Parsley grown in a poor soil is also liable to canker in the winter. Mr. Barnes says, he never found any application which eradicated this disease so effectually as a mixture in equal parts of soot and slaked lime, sown over the plants. The cure is complete in a few days, the vigour of the plants restored indicating, that this species of ulceration, like that which is found in the dwellings of the poor, arises from deficient nourishment.
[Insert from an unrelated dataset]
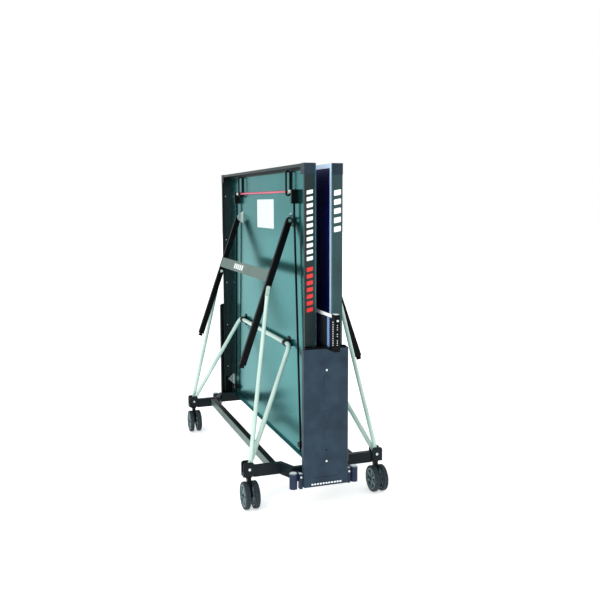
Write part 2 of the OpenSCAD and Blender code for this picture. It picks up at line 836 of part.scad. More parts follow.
// Spoked hub, dished towards the outer face
module hub(x, out) {
  rim = 5;
  w = wheel_w / 2;
  spokes = 6;
  boss = axle_r + 7;
  color("lightslategray") translate([x, -caster_trail, wheel_r]) rotate([0, 90, 0]) difference() {
    union() {
      difference() {
        translate([0, 0, -w + 1]) cylinder(r = hub_r, h = wheel_w - 2, $fn = 96);
        translate([0, 0, -w]) cylinder(r = hub_r - rim, h = wheel_w, $fn = 96);
      }
      translate([0, 0, -2]) cylinder(r = hub_r - rim + 1, h = 4, $fn = 96);
      translate([0, 0, -w + 0.6]) cylinder(r = boss, h = wheel_w - 1.2);
      for (i = [0 : spokes - 1]) rotate([0, 0, i * 360 / spokes])
        block([boss - 2, -4, -w + 3], [hub_r - rim + 1, 4, w - 3]);
    }
    translate([0, 0, -w]) cylinder(r = axle_r + fit, h = wheel_w);
    for (i = [0 : spokes - 1]) rotate([0, 0, (i + 0.5) * 360 / spokes])
      translate([30, 0, -3]) cylinder(r = 7, h = 6);
  }
}

// A caster piece at its block: side -1 left or 1 right, depth -1 near or 1 far
module at_caster(side, depth) {
  translate([side * block_x, depth * block_y, 0]) children();
}

module near_left_fork() at_caster(-1, -1) fork();
module near_left_outer_tyre() at_caster(-1, -1) tyre(-wheel_mid);
module near_left_inner_tyre() at_caster(-1, -1) tyre(wheel_mid);
module near_left_outer_hub() at_caster(-1, -1) hub(-wheel_mid);
module near_left_inner_hub() at_caster(-1, -1) hub(wheel_mid);
module near_right_fork() at_caster(1, -1) fork();
module near_right_outer_tyre() at_caster(1, -1) tyre(wheel_mid);
module near_right_inner_tyre() at_caster(1, -1) tyre(-wheel_mid);
module near_right_outer_hub() at_caster(1, -1) hub(wheel_mid);
module near_right_inner_hub() at_caster(1, -1) hub(-wheel_mid);
module far_left_fork() at_caster(-1, 1) fork();
module far_left_outer_tyre() at_caster(-1, 1) tyre(-wheel_mid);
module far_left_inner_tyre() at_caster(-1, 1) tyre(wheel_mid);
module far_left_outer_hub() at_caster(-1, 1) hub(-wheel_mid);
module far_left_inner_hub() at_caster(-1, 1) hub(wheel_mid);
module far_right_fork() at_caster(1, 1) fork();
module far_right_outer_tyre() at_caster(1, 1) tyre(wheel_mid);
module far_right_inner_tyre() at_caster(1, 1) tyre(-wheel_mid);
module far_right_outer_hub() at_caster(1, 1) hub(wheel_mid);
module far_right_inner_hub() at_caster(1, 1) hub(-wheel_mid);

// ---------------------------------------------------------------- the two halves

module left() mirror([1, 0, 0]) children();

module left_top() left() half_top();
module left_frame() left() half_frame();
module left_corner_caps() left() half_corner_caps();
module left_brackets() left() half_brackets();
module left_tube_guides() left() half_tube_guides();
module left_slide_blocks() left() half_slide_blocks();
module left_brace() left() half_brace();
module left_legs() left() half_legs();
module left_crossbar() left() half_crossbar();
module left_feet() left() half_feet();
module left_stays() left() half_stays();
module left_release_bar() left() half_release_bar();
module left_lock_rods() left() half_lock_rods();
module right_top() half_top();
module right_frame() half_frame();
module right_corner_caps() half_corner_caps();
module right_brackets() half_brackets();
module right_tube_guides() half_tube_guides();
module right_slide_blocks() half_slide_blocks();
module right_brace() half_brace();
module right_legs() half_legs();
module right_crossbar() half_crossbar();
module right_feet() half_feet();
module right_stays() half_stays();
module right_release_bar() half_release_bar();
module right_lock_rods() half_lock_rods();

near_arm();
far_arm();
long_bars();
caster_blocks();
chassis_bolts();
near_column();
far_column();
near_side_cover();
far_side_cover();
bumpers();
net_posts();
net();
net_tape();
left_top();
left_frame();
left_corner_caps();
left_brackets();
left_tube_guides();
left_slide_blocks();
left_brace();
left_legs();
left_crossbar();
left_feet();
left_stays();
left_release_bar();
left_lock_rods();
right_top();
right_frame();
right_corner_caps();
right_brackets();
right_tube_guides();
right_slide_blocks();
right_brace();
right_legs();
right_crossbar();
right_feet();
right_stays();
right_release_bar();
right_lock_rods();
near_left_fork();
near_left_outer_tyre();
near_left_inner_tyre();
near_left_outer_hub();
near_left_inner_hub();
near_right_fork();
near_right_outer_tyre();
near_right_inner_tyre();
near_right_outer_hub();
near_right_inner_hub();
far_left_fork();
far_left_outer_tyre();
far_left_inner_tyre();
far_left_outer_hub();
far_left_inner_hub();
far_right_fork();
far_right_outer_tyre();
far_right_inner_tyre();
far_right_outer_hub();
far_right_inner_hub();
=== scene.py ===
# %% [markdown]
# # A folding table tennis table, stored upright
#
# The table comes from CAD as a fixed frame: every tube, sheet, wheel and bolt is already at
# its place and its real size. This script gives it its looks. It softens the edges of the
# CAD pieces, models the small pieces that CAD leaves plain, such as the tyres, the knotted
# net and its tape, and paints everything with node materials. Nothing is fitted: positions
# are read from the frame, in metres.

# %% Load the frame
import json
import math

import bpy
from mathutils import Matrix, Vector


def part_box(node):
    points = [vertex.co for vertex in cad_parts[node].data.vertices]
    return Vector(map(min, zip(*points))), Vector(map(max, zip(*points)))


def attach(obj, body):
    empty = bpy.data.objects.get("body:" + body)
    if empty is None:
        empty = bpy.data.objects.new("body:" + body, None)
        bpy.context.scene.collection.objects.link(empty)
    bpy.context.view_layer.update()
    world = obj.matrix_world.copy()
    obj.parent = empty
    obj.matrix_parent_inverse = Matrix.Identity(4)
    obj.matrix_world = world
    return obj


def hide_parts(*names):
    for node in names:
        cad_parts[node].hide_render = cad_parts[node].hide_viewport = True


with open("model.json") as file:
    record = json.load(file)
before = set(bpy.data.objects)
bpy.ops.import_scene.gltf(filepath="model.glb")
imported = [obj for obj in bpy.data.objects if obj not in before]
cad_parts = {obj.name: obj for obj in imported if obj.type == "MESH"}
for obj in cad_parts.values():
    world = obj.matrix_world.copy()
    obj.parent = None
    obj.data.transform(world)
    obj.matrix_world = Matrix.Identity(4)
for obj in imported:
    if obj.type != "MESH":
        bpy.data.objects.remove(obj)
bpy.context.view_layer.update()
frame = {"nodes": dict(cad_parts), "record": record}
nodes = frame["nodes"]
slots = {row["node"]: row["material_slot"] for row in frame["record"]["subparts"]}
mm = 0.001

# %% [markdown]
# ## Camera
#
# The camera stands at the near end of the table, a little to the left, at about the eye
# height of a person. A 45 mm lens at almost four metres keeps the sides of the table
# nearly parallel.

# %% Camera
CAMERA_AT = Vector((-1.2005, -3.8558, 1.3924))
CAMERA_YAW = 0.3385
CAMERA_PITCH = 0.1218
CAMERA_ROLL = -0.003
CAMERA_LENS = 45.05


def camera_turn(yaw, pitch, roll):
    """Rotation of a camera that looks along +Y, turned by yaw towards +X and tilted down."""
    level = math.cos(pitch)
    ahead = Vector((math.sin(yaw) * level, math.cos(yaw) * level, -math.sin(pitch)))
    right = Vector((math.cos(yaw), -math.sin(yaw), 0))
    up = right.cross(ahead)
    aimed = Matrix((right, up, -ahead)).transposed()
    return aimed @ Matrix.Rotation(roll, 3, "Z")


bpy.ops.object.select_all(action="DESELECT")
bpy.ops.object.camera_add(location=CAMERA_AT)
camera = bpy.context.object
camera.name = "camera"
camera.rotation_euler = camera_turn(CAMERA_YAW, CAMERA_PITCH, CAMERA_ROLL).to_euler()
camera.data.lens = CAMERA_LENS
camera.data.sensor_width = 36
bpy.context.scene.camera = camera
print("camera at", tuple(camera.location))

# %% [markdown]
# ## Colours and nodes
#
# Paint charts and screens give colours as sRGB hex values, but the renderer adds up light,
# so it wants linear numbers. One function turns one into the other. A second small function
# adds a node, sets its values and links its inputs, which keeps each material to a few lines.

# %% Colour and node helpers
def linear(hex_colour):
    """sRGB hex, such as "#28323A", as linear red, green, blue and alpha."""
    parts = [int(hex_colour[i:i + 2], 16) / 255 for i in (1, 3, 5)]
    return [c / 12.92 if c <= 0.04045 else ((c + 0.055) / 1.055) ** 2.4 for c in parts] + [1.0]


def add(tree, kind, values=None, links=None, **settings):
    """Adds a node of a kind, sets its settings and input values, and links its inputs."""
    made = tree.nodes.new("ShaderNode" + kind)
    for key, value in settings.items():
        setattr(made, key, value)
    for key, value in (values or {}).items():
        made.inputs[key].default_value = value
    for key, socket in (links or {}).items():
        tree.links.new(socket, made.inputs[key])
    return made


def new_material(name, **values):
    """A material with one Principled shader, whose sockets take the values given."""
    material = bpy.data.materials.new(name)
    material.use_nodes = True
    tree = material.node_tree
    shader = tree.nodes["Principled BSDF"]
    for key, value in values.items():
        shader.inputs[key.replace("_", " ")].default_value = value
    place = add(tree, "TexCoord").outputs["Object"]
    return material, tree, shader, place


def tint(tree, factor, low, high, start=0.0, end=1.0):
    """A colour that runs from low to high as factor runs from start to end."""
    ramp = add(tree, "ValToRGB", links={"Fac": factor})
    ramp.color_ramp.elements[0].color = linear(low)
    ramp.color_ramp.elements[0].position = start
    ramp.color_ramp.elements[1].color = linear(high)
    ramp.color_ramp.elements[1].position = end
    return ramp.outputs["Color"]


def bump(tree, shader, height, distance, strength=0.5):
    """Raises the surface by distance, in metres, where height is 1."""
    made = add(tree, "Bump", {"Distance": distance, "Strength": strength}, {"Height": height})
    tree.links.new(made.outputs["Normal"], shader.inputs["Normal"])


# %% [markdown]
# ## Powder-coated steel
#
# The frame, the columns, the arms and the legs are steel with baked powder coat. The powder
# melts into a skin that is never quite flat: under a lamp it shows a faint orange peel of
# one or two millimetres, and rubbed places turn a little glossier. The peel is a noise
# bump, and a broad noise varies the colour and roughness so that a long tube isn't dead.

# %% Powder coat
PEEL = 1.6 * mm
CLOUD = 140 * mm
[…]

The tubers of the potato also are liable to the speck, black spot, or dry gangrene, a disease which I once thought was occasioned by the calcareous earth, lime, or chalk contained by the soil, but more lengthened observation has convinced me of my error; and having observed it in all soils, and in seasons characterized by opposite extremes of wetness and dryness, I am induced to consider that the disease arises from some defect in the sets employed, or to potatoes being grown too often on the same site. It is quite certain, from my own experience, that in ground tired of potatoes, the disease invariably, and most extensively, appears. This suggests that it is occasioned by a deficiency of some constituent in the soil, a suggestion confirmed by the fact, that in the fields of the market gardeners near London, which are supplied without stint with the most fertilizing manure, this disease of the potato is comparatively unknown.

The stems of succulent plants, such as the cacti mesembryanthemums, and the balsam, as well as the fruit of the cucumber and melon, and the stalk of the grape, are all liable to moist gangrene, all requiring for the development of the disease excessive moisture in the air, though the immediate cause of its outbreak is usually a sudden reduction of temperature. - Principles of Gardening.